Eight years after George W., the Trump administration’s policies have been as bad as those of W., but its self-serving deceits have been more numerous and monstrous.  So the Trump administration has pushed Krugman to write about its Zombie ideas—ideas that should have been buried long ago but still fly about, rationalizing not just bad but evil policies. These ideas and policies did not originate with Trump, but have been part of a Know-Nothing Republican canon for decades, for example, the claim that cutting taxes will generate economic growth.

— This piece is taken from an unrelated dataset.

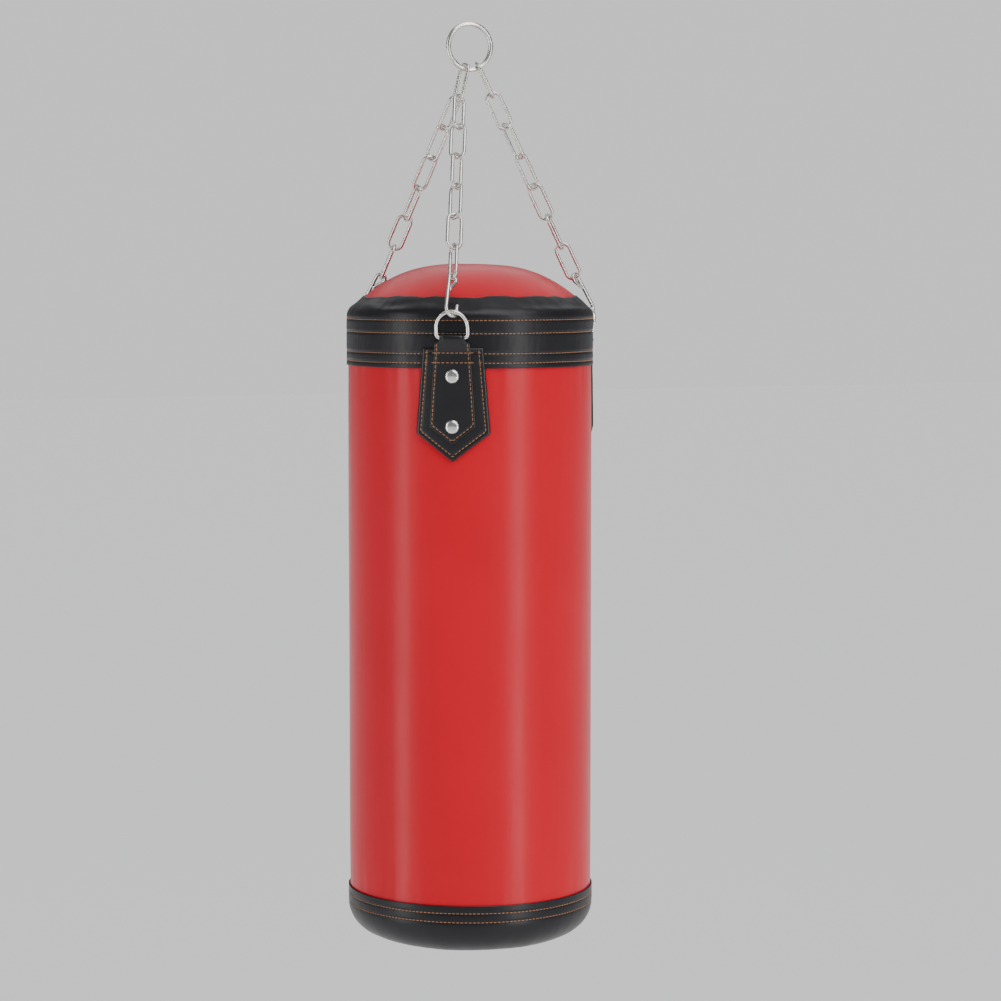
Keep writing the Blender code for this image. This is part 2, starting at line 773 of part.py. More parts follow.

Krugman explains his four rules for writing as a public intellectual: First, tackle the easy stuff such as the merits of pump-priming when the economy slows; second, write in clear, straight-forward English; third, be honest about dishonesty when you see it;  finally, don’t  hold back from exposing dishonest motives. Krugman also has rules for aspiring economists (probably useful for all serious scholars): first, listen to “Gentiles”—those whose values and methods seem alien; second,  question the question—go outside the established paradigms; third, dare to be silly—unconventional; fourth, simplify and then simplify to get at the essence of things.

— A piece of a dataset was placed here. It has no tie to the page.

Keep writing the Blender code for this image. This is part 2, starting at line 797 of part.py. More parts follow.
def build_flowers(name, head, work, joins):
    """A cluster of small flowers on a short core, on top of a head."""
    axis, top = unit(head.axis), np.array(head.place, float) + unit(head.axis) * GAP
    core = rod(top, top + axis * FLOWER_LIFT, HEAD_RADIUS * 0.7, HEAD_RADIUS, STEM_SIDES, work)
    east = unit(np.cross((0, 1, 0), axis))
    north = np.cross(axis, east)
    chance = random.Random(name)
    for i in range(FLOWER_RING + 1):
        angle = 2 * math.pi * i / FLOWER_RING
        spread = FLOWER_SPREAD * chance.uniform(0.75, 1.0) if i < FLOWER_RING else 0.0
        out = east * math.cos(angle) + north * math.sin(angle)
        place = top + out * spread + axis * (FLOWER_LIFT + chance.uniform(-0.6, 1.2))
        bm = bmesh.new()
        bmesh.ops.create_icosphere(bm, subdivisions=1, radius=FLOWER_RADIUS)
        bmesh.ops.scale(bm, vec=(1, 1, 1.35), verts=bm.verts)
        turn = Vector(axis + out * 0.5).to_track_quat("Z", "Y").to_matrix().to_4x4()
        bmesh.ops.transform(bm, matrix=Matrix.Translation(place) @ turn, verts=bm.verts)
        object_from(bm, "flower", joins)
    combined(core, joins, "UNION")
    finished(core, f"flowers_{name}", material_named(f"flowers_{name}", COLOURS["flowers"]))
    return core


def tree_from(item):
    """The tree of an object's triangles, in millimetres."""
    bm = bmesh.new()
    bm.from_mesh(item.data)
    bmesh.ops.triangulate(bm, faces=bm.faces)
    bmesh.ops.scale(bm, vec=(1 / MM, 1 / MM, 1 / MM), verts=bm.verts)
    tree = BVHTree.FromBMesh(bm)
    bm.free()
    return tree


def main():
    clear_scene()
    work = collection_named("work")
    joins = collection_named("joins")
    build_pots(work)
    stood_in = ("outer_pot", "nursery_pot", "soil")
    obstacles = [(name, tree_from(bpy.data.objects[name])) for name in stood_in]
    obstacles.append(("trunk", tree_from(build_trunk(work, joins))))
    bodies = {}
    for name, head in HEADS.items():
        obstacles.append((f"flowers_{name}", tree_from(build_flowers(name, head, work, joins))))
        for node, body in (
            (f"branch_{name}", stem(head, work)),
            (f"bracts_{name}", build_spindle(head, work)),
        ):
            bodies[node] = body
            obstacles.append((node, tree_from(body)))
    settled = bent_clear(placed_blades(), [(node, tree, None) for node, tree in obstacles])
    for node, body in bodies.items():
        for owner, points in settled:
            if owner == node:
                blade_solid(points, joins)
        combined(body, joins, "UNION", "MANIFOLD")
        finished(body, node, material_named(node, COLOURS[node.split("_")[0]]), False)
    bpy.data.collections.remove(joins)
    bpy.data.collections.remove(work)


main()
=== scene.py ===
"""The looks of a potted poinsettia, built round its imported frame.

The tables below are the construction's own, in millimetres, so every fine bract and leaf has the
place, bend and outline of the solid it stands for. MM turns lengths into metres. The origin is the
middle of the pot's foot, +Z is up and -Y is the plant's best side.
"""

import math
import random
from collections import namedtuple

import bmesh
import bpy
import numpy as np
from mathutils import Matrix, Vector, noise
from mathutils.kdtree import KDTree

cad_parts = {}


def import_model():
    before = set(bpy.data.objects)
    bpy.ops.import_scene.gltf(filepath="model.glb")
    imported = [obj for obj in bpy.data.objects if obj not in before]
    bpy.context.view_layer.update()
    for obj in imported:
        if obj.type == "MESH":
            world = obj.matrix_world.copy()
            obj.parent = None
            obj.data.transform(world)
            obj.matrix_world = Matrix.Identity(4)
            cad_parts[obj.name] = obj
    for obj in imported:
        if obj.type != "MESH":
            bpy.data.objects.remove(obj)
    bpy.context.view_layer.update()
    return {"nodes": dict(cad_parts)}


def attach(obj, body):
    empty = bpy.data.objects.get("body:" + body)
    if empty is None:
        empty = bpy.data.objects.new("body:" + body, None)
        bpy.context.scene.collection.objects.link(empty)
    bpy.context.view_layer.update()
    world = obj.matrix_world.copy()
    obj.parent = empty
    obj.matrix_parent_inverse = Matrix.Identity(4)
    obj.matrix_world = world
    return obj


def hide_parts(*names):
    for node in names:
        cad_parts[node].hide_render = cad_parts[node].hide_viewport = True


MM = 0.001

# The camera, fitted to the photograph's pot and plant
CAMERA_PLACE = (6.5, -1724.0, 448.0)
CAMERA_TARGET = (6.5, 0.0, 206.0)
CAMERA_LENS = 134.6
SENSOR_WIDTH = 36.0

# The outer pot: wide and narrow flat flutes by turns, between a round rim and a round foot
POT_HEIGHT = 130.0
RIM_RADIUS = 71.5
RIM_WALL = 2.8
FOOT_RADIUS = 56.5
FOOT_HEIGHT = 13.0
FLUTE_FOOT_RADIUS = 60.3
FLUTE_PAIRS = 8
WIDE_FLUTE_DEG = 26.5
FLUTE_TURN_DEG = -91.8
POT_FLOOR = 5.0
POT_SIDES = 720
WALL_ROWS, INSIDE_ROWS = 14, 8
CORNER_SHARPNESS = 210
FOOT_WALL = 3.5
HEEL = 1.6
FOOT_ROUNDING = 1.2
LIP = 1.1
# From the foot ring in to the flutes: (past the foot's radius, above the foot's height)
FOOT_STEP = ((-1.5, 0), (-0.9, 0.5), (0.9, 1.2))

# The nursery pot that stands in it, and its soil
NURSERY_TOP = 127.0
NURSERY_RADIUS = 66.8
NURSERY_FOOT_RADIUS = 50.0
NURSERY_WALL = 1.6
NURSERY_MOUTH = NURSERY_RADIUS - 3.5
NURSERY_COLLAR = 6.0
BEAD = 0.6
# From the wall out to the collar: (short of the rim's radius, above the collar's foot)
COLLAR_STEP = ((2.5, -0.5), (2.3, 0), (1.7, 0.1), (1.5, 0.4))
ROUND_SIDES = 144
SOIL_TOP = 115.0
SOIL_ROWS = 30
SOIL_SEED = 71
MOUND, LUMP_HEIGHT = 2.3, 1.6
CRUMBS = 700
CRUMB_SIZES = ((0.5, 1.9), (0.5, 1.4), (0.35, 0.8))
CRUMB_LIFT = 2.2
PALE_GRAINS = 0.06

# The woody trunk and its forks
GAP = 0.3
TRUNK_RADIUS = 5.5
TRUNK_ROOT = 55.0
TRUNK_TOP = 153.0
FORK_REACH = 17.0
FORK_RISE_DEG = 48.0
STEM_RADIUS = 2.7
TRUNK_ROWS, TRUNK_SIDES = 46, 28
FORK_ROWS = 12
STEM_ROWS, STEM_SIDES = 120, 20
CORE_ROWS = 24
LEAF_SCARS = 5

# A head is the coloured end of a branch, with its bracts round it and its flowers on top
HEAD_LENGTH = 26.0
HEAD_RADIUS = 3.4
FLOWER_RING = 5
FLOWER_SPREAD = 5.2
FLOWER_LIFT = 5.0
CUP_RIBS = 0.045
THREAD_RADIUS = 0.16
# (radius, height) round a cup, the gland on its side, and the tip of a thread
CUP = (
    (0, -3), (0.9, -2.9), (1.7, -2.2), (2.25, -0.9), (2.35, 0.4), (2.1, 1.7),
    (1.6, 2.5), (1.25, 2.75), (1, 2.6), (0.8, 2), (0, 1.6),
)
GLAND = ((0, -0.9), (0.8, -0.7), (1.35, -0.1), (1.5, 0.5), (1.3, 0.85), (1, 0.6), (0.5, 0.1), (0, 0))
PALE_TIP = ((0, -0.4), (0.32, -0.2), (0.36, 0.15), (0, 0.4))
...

Here are the themes covered by some of the book’s eighteen chapters. saving Social Security; the road to Obamacare; the housing “bubble and bust”;  crisis management and the stimulus tragedy; myths of austerity; the euro and Europe’s impossible dream; debt and paying for a progressive agenda; the ultimate Zombie—tax cuts; trade wars—making tariffs corrupt again; inequality—"don’t blame robots for low wages”; the conservative movement for billionaires; Trump versus socialists—"something not rotten in Denmark”; the depravity of climate-change denial; Trump and the aristocracy of fraud. Most of these chapters consist of published newspaper columns preceded by an essay that puts them in context.

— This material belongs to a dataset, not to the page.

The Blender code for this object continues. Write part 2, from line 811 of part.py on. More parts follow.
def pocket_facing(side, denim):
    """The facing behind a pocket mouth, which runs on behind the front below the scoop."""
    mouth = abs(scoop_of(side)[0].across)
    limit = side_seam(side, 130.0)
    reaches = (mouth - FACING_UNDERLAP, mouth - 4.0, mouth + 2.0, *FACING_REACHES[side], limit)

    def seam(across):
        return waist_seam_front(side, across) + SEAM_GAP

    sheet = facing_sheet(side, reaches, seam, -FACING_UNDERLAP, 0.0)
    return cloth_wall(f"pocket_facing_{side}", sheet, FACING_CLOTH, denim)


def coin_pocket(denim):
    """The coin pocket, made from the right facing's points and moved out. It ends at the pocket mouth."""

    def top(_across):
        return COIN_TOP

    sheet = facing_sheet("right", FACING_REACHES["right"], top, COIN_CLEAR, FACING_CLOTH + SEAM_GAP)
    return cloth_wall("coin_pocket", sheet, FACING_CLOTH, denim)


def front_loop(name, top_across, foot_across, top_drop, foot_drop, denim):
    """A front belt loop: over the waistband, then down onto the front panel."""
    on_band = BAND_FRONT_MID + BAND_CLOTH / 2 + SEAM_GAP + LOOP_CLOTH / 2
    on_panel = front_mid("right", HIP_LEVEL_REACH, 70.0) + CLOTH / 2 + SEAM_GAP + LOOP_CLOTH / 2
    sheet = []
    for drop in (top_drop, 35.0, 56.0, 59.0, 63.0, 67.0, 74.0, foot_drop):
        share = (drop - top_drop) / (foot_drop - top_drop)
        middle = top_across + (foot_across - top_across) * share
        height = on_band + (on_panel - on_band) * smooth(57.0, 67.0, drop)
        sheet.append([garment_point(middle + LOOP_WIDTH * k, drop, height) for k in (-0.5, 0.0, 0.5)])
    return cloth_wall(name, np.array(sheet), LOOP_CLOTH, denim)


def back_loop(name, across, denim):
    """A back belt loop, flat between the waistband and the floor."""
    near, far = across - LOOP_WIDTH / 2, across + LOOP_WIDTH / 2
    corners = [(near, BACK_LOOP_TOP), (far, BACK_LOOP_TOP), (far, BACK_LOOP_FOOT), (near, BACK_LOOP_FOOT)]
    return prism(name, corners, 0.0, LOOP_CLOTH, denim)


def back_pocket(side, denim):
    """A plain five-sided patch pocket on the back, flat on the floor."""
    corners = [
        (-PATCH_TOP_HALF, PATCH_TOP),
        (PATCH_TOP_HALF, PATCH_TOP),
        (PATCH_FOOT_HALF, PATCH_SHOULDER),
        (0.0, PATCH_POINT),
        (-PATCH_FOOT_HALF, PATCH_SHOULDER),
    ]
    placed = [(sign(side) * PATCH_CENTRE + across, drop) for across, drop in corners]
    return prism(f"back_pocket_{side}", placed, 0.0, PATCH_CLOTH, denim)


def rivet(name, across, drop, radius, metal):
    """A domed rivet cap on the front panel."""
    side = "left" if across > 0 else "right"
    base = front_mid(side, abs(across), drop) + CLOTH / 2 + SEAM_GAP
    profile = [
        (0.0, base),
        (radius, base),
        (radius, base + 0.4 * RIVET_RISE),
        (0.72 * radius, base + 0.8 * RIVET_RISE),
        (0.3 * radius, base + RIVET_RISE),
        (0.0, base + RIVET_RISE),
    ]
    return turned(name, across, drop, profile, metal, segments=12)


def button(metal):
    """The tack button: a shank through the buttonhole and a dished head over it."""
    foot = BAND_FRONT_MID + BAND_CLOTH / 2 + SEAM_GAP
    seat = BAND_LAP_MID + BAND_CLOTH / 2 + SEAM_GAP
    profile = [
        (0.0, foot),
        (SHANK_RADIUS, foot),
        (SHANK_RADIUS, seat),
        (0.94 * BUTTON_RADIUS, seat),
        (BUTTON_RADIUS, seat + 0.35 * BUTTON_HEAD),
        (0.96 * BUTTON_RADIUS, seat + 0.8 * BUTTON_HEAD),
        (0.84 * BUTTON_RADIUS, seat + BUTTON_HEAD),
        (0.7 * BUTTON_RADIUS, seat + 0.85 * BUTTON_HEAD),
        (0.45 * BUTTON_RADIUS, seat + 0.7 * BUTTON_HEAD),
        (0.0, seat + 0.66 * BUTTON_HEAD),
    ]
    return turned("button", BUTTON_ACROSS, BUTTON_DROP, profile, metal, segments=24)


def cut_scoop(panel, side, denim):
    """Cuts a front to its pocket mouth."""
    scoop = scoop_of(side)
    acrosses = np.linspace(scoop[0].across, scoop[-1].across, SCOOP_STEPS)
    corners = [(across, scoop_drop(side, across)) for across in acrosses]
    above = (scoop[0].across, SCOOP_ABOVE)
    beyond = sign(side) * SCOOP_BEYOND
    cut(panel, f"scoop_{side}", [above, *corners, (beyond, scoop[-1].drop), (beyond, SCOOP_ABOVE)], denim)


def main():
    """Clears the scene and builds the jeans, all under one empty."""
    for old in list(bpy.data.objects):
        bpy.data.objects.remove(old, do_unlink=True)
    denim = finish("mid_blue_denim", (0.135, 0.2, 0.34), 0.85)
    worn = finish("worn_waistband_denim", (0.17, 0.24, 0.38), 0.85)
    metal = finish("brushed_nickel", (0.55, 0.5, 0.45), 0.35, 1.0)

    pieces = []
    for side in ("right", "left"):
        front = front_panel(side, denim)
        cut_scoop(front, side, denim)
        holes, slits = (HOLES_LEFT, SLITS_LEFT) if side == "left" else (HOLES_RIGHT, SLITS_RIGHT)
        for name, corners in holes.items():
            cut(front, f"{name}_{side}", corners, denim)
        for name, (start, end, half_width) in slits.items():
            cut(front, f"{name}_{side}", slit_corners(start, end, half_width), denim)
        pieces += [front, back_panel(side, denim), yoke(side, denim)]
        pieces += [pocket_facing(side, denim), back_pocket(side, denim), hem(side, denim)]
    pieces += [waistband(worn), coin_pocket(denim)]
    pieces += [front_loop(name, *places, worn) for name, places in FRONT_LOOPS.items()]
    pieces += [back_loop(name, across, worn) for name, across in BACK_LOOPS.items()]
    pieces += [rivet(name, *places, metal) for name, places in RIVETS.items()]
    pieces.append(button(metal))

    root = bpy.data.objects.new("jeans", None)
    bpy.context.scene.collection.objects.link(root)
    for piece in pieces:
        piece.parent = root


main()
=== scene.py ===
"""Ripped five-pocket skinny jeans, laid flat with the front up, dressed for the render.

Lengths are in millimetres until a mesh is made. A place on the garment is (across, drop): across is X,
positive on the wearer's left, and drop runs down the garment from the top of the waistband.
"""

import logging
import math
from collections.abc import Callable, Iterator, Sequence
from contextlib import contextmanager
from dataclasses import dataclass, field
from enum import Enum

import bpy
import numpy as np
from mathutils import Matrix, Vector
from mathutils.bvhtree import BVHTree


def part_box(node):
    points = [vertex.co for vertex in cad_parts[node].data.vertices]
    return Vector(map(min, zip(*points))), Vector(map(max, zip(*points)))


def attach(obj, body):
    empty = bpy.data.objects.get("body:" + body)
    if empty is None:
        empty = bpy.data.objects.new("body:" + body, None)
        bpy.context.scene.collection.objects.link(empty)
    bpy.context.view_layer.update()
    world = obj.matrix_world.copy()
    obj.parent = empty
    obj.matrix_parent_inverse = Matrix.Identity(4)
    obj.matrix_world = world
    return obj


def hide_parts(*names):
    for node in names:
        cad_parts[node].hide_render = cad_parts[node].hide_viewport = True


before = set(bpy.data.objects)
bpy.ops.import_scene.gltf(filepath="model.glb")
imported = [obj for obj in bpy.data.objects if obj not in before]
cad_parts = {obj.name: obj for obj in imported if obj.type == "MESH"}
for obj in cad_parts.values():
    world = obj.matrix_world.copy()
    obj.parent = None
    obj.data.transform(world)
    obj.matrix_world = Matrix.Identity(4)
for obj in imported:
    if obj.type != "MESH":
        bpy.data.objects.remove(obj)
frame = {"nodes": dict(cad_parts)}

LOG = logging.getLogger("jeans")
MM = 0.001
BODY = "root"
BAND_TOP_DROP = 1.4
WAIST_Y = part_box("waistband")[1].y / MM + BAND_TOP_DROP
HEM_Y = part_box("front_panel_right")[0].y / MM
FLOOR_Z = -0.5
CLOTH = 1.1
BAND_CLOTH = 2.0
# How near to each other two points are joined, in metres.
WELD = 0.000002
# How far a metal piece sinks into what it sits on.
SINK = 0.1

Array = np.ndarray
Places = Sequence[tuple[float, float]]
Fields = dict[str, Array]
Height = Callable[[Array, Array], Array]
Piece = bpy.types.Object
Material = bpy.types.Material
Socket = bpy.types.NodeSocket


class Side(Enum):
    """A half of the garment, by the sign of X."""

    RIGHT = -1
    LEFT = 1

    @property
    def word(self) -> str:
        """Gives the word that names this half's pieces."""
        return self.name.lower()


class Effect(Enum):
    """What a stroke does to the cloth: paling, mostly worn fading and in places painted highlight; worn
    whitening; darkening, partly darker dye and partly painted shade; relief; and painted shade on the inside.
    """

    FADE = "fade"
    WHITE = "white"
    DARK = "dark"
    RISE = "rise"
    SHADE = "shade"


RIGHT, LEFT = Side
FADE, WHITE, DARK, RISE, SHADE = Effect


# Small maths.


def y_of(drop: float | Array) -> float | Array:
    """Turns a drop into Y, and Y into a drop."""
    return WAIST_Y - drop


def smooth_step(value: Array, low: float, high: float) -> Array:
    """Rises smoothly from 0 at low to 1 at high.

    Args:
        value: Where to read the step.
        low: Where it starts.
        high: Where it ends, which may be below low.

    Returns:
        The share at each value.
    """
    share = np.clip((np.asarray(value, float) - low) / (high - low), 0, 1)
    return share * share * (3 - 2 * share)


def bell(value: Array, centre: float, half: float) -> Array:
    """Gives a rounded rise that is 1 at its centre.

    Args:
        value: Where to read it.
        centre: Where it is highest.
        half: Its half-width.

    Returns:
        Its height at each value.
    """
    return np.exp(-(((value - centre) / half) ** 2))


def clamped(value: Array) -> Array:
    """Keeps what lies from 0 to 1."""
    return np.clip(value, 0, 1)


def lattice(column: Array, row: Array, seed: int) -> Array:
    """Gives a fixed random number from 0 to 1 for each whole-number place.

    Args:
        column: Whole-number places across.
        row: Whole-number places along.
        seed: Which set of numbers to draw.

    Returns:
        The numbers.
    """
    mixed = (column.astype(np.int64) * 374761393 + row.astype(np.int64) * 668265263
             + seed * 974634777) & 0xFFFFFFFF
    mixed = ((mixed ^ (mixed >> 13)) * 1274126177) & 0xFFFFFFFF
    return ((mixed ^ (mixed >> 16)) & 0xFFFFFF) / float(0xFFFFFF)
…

Readers of Krugman’s work over recent decades will have seen most of this book before. Taken together, however, the book’s wide-ranging essays provide an astute picture of what has gone wrong in the United States. While Krugman blames most of these trends on the unholy alliance of big money and Republican politics, he fails to address the vulnerabilities in the American psyche, education, and culture that have led four out of ten voters to endorse Trumpism. The book has six pages on Fox News but could have offered more on the shaping of truly fake news.